Let's start by imagining we're standing on the North Pole. Before us is the Sun, burning with attenuated light right on the horizon, appearing to be half set. If we remain there for a full 24 hours, the Sun will seem to move clockwise around the horizon through a full circle and return to its starting point.

Now imagine us travelling south from the north pole. The Sun rises as we move south, soon clearing the horizon altogether. If we stop at various points on our journey and observe the Sun through a 24 hour cycle, it still travels through a full circle to return to its starting point, but that circle is no longer identical to the circle of the horizon. The southernmost edge of the Sun's path is now above the horizon by as many degrees as the degrees of latitude we have moved south from the north pole. No matter where we are in our journey from the pole, the Sun will always rise precisely in the east and set precisely in the west. The Sun's path acts as if it's a great circular hoop attached at two points to the horizon, directly to our east and west, with the hoop being tilted further up into the sky to the south (and down below the horizon to the north) the further south we go. As we continue our journey south across the northern half of the planet, the Sun's apparent motion remains clockwise.

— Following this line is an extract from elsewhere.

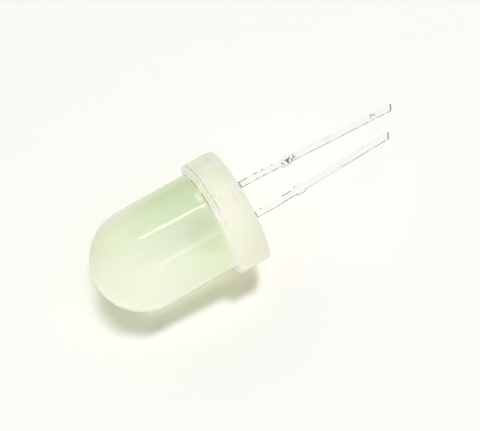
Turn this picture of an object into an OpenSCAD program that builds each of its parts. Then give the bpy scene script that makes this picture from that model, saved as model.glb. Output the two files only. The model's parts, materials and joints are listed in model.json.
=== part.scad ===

Eventually we find ourselves arriving at the equator. The Sun, which was previously due south at local midday is now directly overhead. We have reached a critical boundary in our journey, for there is now no objective way to ascribe either clockwise or anti-clockwise motion to the Sun's path. To do so would require selecting which direction along the north-south path you're taking to 'face' the Sun from, and there's no objective reason for either choice. This is why some practitioners who accept the 'Sun-wise' casting paradigm will often state that the equator is an exceptional place in this respect.

We continue our journey south of the equator, and once again it makes sense to speak of the Sun going around in a particular direction, but now that direction is the opposite of that for the northern hemisphere. From the southern hemisphere, the Sun appears to go around anti-clockwise. This evolution continues until we reach the south pole, and we once more see the sun half-sunken beneath the horizon and moving around it once every 24 hours, but this time it is clearly appearing to move in the opposite direction to its motion at the north pole, anti-clockwise instead of clockwise. Of course, the Earth is still spinning in the same direction as before, but we are seeing the results from a new perspective. We are effectively standing upside down relative to our orientation at the north pole.

Imagine that Earth is at the centre of a very large hollow sphere and the sky above is the inner surface of the shell. Directly above the north pole is a point on that imaginary sphere called the north celestial pole, and above the south pole lies the south celestial pole. A point above the equator will trace out a great circle across the celestial sphere over a 24 hour period called the celestial equator. In our simplified model, the sun always remains exactly on the celestial equator, and if that were true in reality, the claim that northern hemisphere = clockwise solar motion and southern hemisphere = anti-clockwise solar motion would always be true, regardless of our latitude or the calendar date.
Because the Earth's rotational axis is tilted away from a right angle to its orbital plane, the true situation is more complicated. The Sun spends some time close to the celestial equator, but it's usually perceptibly removed from it, and reaches 23.5 degrees north or south of it during solstices. When it is some distance away, it's path is not a great circle, but a nearly circular spiral sweep at some particular celestial latitude in the northern or southern tropics. Once again, anyone north of that path (i.e., the point on the celestial sphere directly overhead from them is north of that path) will see the Sun moving clockwise and anyone south of it will reckon the Sun to be moving anticlockwise, but that path could be as far south as Rockhampton or nearly to Alice springs, or a bit further north than Hawaii. The closer a tropical location is to the equator, the more evenly the time is divided between being north or south of the Sun's path. Darwin is over halfway to the equator from the Tropic of Capricorn, and so spends about 25% of the time being north of the Sun's path, whereas we would need to drive a few dozen kilometres north of Rockhampton to ensure at least one full day of seeing the sun passing to our south at southern midsummer. Residents of Honolulu might get several days of seeing the Sun pass to their north around midsummer for the northern hemisphere.

Practitioners living in the tropics who adhere to 'Sunwise' casting may want to learn about how the Sun's apparent motion varies throughout the year, and cast in the direction indicated by local astronomical conditions. What is correct one day might not be on the next. People who live in the tropics and wish to experiment with the results of casting the circle this way or that relative to the Sun's apparent motion have an interesting opportunity to check an extended range of possibilities.